Another one of our PGEF students, whose family was so impoverished that he sat in his village for three years tending the family's cows and banana plot but was so intent on keeping his mind sharp that he wrote two novels in Kinyarwanda about the genocide, informed me that, while he had enough money to purchase breakfast and dinner at the canteen at the National University of Rwanda, the food served at breakfast was so bad that it caused him severe stomach pains. Again, there was a message there that we, PGEF, needed to make sure that our students were at least getting enough – as well as decent – food so that they could focus on their studies and avoid worrying about such basics.

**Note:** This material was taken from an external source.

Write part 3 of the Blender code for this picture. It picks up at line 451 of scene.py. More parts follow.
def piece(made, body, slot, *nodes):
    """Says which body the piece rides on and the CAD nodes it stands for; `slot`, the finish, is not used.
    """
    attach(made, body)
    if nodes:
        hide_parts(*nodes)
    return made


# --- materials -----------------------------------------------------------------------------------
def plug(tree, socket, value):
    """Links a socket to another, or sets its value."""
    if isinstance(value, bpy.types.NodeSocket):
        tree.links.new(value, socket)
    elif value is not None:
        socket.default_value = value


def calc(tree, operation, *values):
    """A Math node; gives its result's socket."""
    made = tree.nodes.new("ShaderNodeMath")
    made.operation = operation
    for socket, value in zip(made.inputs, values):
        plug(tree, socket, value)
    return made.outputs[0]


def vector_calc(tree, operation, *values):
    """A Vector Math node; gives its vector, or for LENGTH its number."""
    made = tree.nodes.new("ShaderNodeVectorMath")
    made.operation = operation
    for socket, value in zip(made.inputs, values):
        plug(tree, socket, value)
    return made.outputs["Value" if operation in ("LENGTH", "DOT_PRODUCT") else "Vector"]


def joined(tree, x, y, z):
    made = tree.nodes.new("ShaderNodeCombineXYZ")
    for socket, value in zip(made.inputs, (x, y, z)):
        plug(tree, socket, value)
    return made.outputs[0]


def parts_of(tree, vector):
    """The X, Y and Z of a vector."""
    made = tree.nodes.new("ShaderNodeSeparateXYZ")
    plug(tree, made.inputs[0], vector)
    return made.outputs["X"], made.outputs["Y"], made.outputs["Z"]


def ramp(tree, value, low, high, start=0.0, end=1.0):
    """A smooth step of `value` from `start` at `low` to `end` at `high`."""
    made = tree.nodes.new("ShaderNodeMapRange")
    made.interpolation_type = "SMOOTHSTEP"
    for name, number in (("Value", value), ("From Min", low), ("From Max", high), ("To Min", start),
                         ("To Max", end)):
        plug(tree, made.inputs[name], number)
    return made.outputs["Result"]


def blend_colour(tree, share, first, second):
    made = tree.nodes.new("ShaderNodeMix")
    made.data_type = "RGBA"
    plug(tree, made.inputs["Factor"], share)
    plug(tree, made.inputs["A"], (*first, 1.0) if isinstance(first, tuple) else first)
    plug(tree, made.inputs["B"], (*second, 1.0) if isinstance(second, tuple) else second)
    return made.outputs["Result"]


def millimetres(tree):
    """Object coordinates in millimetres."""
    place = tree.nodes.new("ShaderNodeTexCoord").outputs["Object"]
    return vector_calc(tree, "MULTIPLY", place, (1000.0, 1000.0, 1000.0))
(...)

The rest of my time in Rwanda I felt remiss that we hadn't kept better track of our scholarship recipients. Indeed, it made me sad that they continued to face harshness in life, something that we, the PGEF-co-founders, were intent, in part, in trying to ameliorate.

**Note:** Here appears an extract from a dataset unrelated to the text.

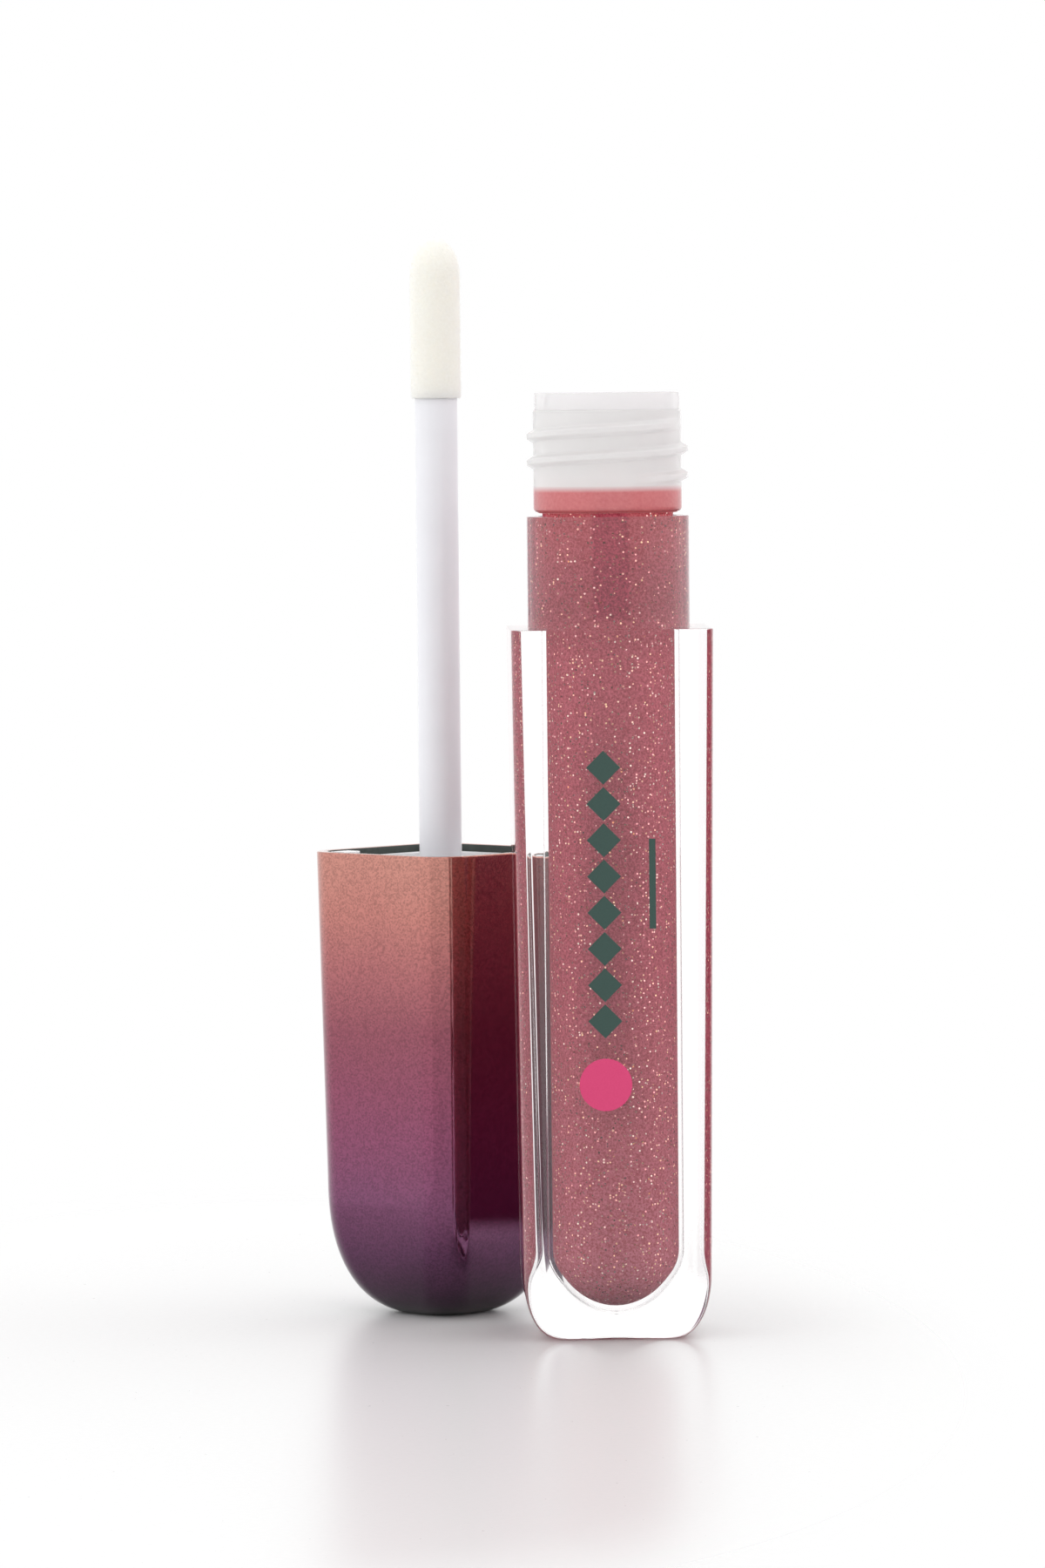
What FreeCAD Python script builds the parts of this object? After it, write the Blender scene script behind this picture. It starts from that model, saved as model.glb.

The next day Rafiki had to leave for Sweden, as his classes at the University of Stockholm were about to begin, and he also needed to get home in order to take care of his two children, as his wife's short summer vacation was coming to an end and she needed to return to work.

One of the last things we did before his departure was make a list of the tasks we needed to focus on and complete for the master's degree program in genocide studies and prevention once we each returned to our respective homes. It ended up being three pages long. Added to that was our determination to seek additional support for PGEF so that we could ensure that our current recipients could lead relatively normal lives as college students. We also agreed that we wanted to expand our gift of a university education to those young survivors residing in such places as Cambodia, Guatemala, East Timor, the former Yugoslavia, and Darfur.